[WORK INSTRUCTIONS] Write each line out exactly, leaving none out.

[MATERIAL]
+---+
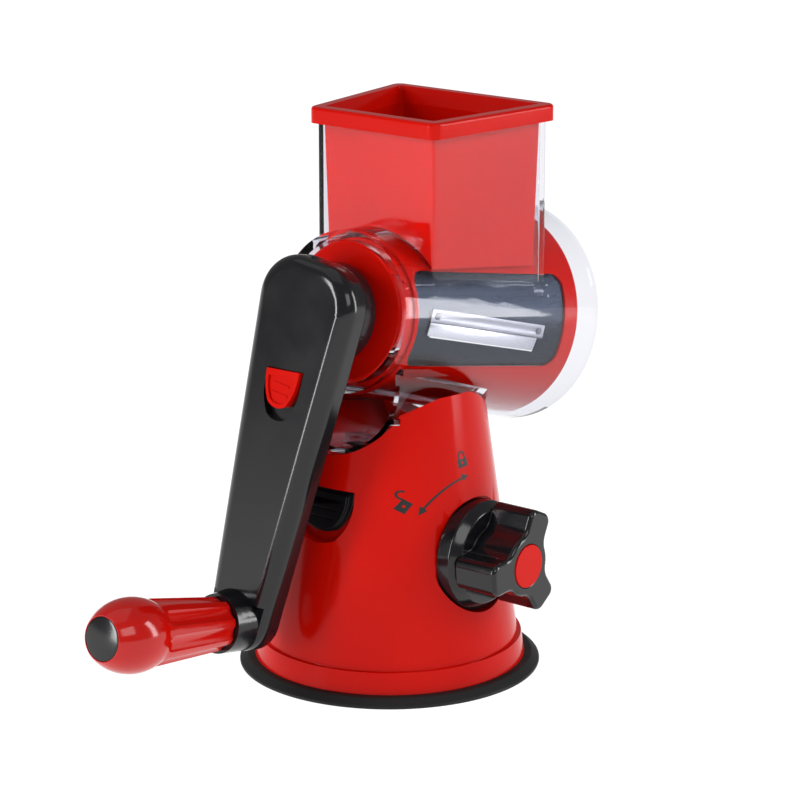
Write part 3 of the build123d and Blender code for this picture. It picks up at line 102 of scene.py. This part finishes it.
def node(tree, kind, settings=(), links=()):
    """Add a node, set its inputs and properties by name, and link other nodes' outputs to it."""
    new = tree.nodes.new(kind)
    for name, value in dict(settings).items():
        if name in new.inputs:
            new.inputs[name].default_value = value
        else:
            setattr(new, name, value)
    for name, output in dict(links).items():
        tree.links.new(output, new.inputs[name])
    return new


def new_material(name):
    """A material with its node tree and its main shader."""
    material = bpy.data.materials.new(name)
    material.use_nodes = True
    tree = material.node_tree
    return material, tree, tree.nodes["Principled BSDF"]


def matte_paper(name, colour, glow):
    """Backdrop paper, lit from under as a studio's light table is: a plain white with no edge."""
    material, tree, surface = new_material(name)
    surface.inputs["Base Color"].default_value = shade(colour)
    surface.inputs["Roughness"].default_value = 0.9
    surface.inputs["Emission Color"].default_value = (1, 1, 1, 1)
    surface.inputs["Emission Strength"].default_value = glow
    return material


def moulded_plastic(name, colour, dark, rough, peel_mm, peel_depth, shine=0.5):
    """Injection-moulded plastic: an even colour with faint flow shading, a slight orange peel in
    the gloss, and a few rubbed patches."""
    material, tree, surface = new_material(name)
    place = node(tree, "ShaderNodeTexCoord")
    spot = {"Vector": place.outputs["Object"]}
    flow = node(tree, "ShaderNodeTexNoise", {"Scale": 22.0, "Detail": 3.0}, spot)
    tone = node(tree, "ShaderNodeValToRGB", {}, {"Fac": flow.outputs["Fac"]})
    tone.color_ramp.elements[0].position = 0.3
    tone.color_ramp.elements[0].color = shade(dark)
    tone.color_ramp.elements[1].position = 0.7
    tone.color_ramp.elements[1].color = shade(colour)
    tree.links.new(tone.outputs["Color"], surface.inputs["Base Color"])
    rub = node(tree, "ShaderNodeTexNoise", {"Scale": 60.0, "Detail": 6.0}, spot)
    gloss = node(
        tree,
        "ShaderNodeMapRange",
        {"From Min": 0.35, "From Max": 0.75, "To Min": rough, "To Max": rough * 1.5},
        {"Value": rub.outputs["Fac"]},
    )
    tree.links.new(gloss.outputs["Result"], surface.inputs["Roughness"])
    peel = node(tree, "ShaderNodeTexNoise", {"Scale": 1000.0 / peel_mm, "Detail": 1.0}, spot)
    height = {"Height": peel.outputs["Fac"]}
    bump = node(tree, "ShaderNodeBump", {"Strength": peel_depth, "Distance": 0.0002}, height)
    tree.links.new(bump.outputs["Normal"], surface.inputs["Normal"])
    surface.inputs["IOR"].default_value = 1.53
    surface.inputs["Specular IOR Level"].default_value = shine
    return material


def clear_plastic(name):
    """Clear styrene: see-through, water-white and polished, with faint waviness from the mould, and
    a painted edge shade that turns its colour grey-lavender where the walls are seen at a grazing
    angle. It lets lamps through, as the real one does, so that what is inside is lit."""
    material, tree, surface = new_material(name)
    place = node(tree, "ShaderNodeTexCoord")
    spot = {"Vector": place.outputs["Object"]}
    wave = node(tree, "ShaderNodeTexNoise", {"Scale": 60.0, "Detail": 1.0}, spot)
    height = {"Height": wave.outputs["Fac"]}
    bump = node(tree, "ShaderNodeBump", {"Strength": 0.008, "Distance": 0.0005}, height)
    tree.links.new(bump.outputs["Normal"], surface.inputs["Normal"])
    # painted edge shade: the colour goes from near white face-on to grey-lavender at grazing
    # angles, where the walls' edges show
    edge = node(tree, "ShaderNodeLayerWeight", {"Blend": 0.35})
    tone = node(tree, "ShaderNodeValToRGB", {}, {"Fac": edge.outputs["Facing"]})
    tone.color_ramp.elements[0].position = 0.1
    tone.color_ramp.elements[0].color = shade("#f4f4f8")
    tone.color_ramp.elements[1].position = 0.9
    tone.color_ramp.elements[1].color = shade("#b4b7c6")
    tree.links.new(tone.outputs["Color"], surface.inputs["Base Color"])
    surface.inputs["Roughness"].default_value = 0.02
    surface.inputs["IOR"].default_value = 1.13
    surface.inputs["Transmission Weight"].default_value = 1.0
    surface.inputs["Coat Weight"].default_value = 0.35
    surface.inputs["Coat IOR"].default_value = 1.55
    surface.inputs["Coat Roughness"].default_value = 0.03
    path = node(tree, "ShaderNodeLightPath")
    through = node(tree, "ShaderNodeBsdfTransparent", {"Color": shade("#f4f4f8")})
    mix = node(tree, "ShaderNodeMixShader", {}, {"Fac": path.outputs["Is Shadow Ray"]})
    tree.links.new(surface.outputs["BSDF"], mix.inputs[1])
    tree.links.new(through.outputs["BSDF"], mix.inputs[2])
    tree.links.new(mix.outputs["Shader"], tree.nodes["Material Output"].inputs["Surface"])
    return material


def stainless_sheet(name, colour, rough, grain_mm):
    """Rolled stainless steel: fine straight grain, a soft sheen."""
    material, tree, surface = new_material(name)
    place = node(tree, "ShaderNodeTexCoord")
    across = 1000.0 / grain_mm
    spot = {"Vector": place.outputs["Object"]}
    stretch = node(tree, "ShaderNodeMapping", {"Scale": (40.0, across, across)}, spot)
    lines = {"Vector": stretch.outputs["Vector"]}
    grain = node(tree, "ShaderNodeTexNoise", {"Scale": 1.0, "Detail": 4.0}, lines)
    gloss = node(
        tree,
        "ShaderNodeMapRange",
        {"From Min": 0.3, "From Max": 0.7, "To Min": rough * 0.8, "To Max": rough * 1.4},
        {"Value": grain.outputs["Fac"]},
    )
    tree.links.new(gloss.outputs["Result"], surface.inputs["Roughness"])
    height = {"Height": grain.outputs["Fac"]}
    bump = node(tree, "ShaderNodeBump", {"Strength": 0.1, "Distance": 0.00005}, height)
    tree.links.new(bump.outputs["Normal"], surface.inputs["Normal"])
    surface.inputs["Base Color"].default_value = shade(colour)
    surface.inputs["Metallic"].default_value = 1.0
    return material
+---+
[CORRECT ANSWER]
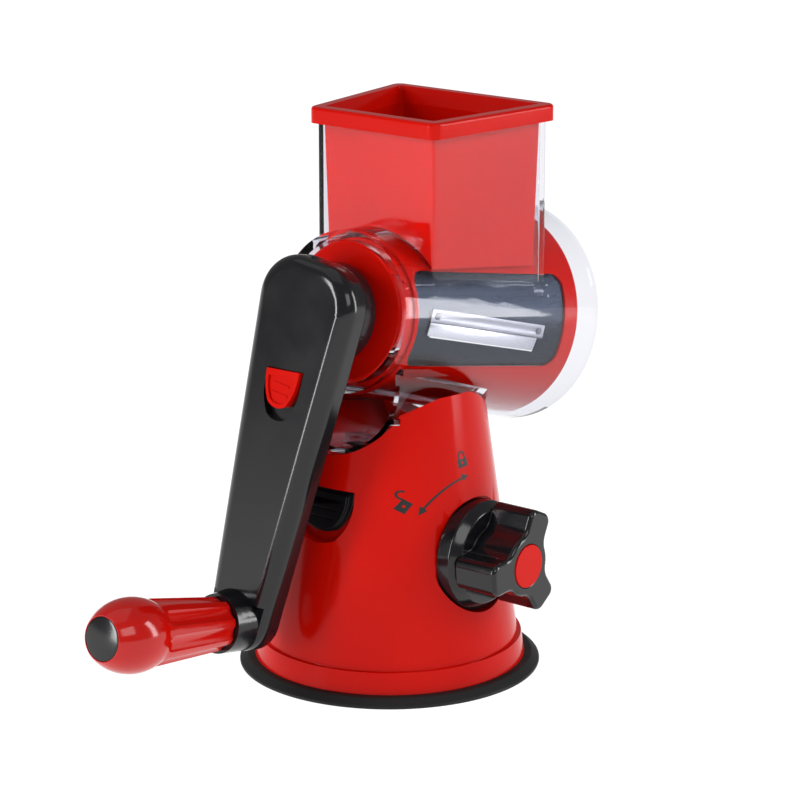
Write part 3 of the build123d and Blender code for this picture. It picks up at line 102 of scene.py. This part finishes it.
def node(tree, kind, settings=(), links=()):
    """Add a node, set its inputs and properties by name, and link other nodes' outputs to it."""
    new = tree.nodes.new(kind)
    for name, value in dict(settings).items():
        if name in new.inputs:
            new.inputs[name].default_value = value
        else:
            setattr(new, name, value)
    for name, output in dict(links).items():
        tree.links.new(output, new.inputs[name])
    return new


def new_material(name):
    """A material with its node tree and its main shader."""
    material = bpy.data.materials.new(name)
    material.use_nodes = True
    tree = material.node_tree
    return material, tree, tree.nodes["Principled BSDF"]


def matte_paper(name, colour, glow):
    """Backdrop paper, lit from under as a studio's light table is: a plain white with no edge."""
    material, tree, surface = new_material(name)
    surface.inputs["Base Color"].default_value = shade(colour)
    surface.inputs["Roughness"].default_value = 0.9
    surface.inputs["Emission Color"].default_value = (1, 1, 1, 1)
    surface.inputs["Emission Strength"].default_value = glow
    return material


def moulded_plastic(name, colour, dark, rough, peel_mm, peel_depth, shine=0.5):
    """Injection-moulded plastic: an even colour with faint flow shading, a slight orange peel in
    the gloss, and a few rubbed patches."""
    material, tree, surface = new_material(name)
    place = node(tree, "ShaderNodeTexCoord")
    spot = {"Vector": place.outputs["Object"]}
    flow = node(tree, "ShaderNodeTexNoise", {"Scale": 22.0, "Detail": 3.0}, spot)
    tone = node(tree, "ShaderNodeValToRGB", {}, {"Fac": flow.outputs["Fac"]})
    tone.color_ramp.elements[0].position = 0.3
    tone.color_ramp.elements[0].color = shade(dark)
    tone.color_ramp.elements[1].position = 0.7
    tone.color_ramp.elements[1].color = shade(colour)
    tree.links.new(tone.outputs["Color"], surface.inputs["Base Color"])
    rub = node(tree, "ShaderNodeTexNoise", {"Scale": 60.0, "Detail": 6.0}, spot)
    gloss = node(
        tree,
        "ShaderNodeMapRange",
        {"From Min": 0.35, "From Max": 0.75, "To Min": rough, "To Max": rough * 1.5},
        {"Value": rub.outputs["Fac"]},
    )
    tree.links.new(gloss.outputs["Result"], surface.inputs["Roughness"])
    peel = node(tree, "ShaderNodeTexNoise", {"Scale": 1000.0 / peel_mm, "Detail": 1.0}, spot)
    height = {"Height": peel.outputs["Fac"]}
    bump = node(tree, "ShaderNodeBump", {"Strength": peel_depth, "Distance": 0.0002}, height)
    tree.links.new(bump.outputs["Normal"], surface.inputs["Normal"])
    surface.inputs["IOR"].default_value = 1.53
    surface.inputs["Specular IOR Level"].default_value = shine
    return material


def clear_plastic(name):
    """Clear styrene: see-through, water-white and polished, with faint waviness from the mould, and
    a painted edge shade that turns its colour grey-lavender where the walls are seen at a grazing
    angle. It lets lamps through, as the real one does, so that what is inside is lit."""
    material, tree, surface = new_material(name)
    place = node(tree, "ShaderNodeTexCoord")
    spot = {"Vector": place.outputs["Object"]}
    wave = node(tree, "ShaderNodeTexNoise", {"Scale": 60.0, "Detail": 1.0}, spot)
    height = {"Height": wave.outputs["Fac"]}
    bump = node(tree, "ShaderNodeBump", {"Strength": 0.008, "Distance": 0.0005}, height)
    tree.links.new(bump.outputs["Normal"], surface.inputs["Normal"])
    # painted edge shade: the colour goes from near white face-on to grey-lavender at grazing
    # angles, where the walls' edges show
    edge = node(tree, "ShaderNodeLayerWeight", {"Blend": 0.35})
    tone = node(tree, "ShaderNodeValToRGB", {}, {"Fac": edge.outputs["Facing"]})
    tone.color_ramp.elements[0].position = 0.1
    tone.color_ramp.elements[0].color = shade("#f4f4f8")
    tone.color_ramp.elements[1].position = 0.9
    tone.color_ramp.elements[1].color = shade("#b4b7c6")
    tree.links.new(tone.outputs["Color"], surface.inputs["Base Color"])
    surface.inputs["Roughness"].default_value = 0.02
    surface.inputs["IOR"].default_value = 1.13
    surface.inputs["Transmission Weight"].default_value = 1.0
    surface.inputs["Coat Weight"].default_value = 0.35
    surface.inputs["Coat IOR"].default_value = 1.55
    surface.inputs["Coat Roughness"].default_value = 0.03
    path = node(tree, "ShaderNodeLightPath")
    through = node(tree, "ShaderNodeBsdfTransparent", {"Color": shade("#f4f4f8")})
    mix = node(tree, "ShaderNodeMixShader", {}, {"Fac": path.outputs["Is Shadow Ray"]})
    tree.links.new(surface.outputs["BSDF"], mix.inputs[1])
    tree.links.new(through.outputs["BSDF"], mix.inputs[2])
    tree.links.new(mix.outputs["Shader"], tree.nodes["Material Output"].inputs["Surface"])
    return material


def stainless_sheet(name, colour, rough, grain_mm):
    """Rolled stainless steel: fine straight grain, a soft sheen."""
    material, tree, surface = new_material(name)
    place = node(tree, "ShaderNodeTexCoord")
    across = 1000.0 / grain_mm
    spot = {"Vector": place.outputs["Object"]}
    stretch = node(tree, "ShaderNodeMapping", {"Scale": (40.0, across, across)}, spot)
    lines = {"Vector": stretch.outputs["Vector"]}
    grain = node(tree, "ShaderNodeTexNoise", {"Scale": 1.0, "Detail": 4.0}, lines)
    gloss = node(
        tree,
        "ShaderNodeMapRange",
        {"From Min": 0.3, "From Max": 0.7, "To Min": rough * 0.8, "To Max": rough * 1.4},
        {"Value": grain.outputs["Fac"]},
    )
    tree.links.new(gloss.outputs["Result"], surface.inputs["Roughness"])
    height = {"Height": grain.outputs["Fac"]}
    bump = node(tree, "ShaderNodeBump", {"Strength": 0.1, "Distance": 0.00005}, height)
    tree.links.new(bump.outputs["Normal"], surface.inputs["Normal"])
    surface.inputs["Base Color"].default_value = shade(colour)
    surface.inputs["Metallic"].default_value = 1.0
    return material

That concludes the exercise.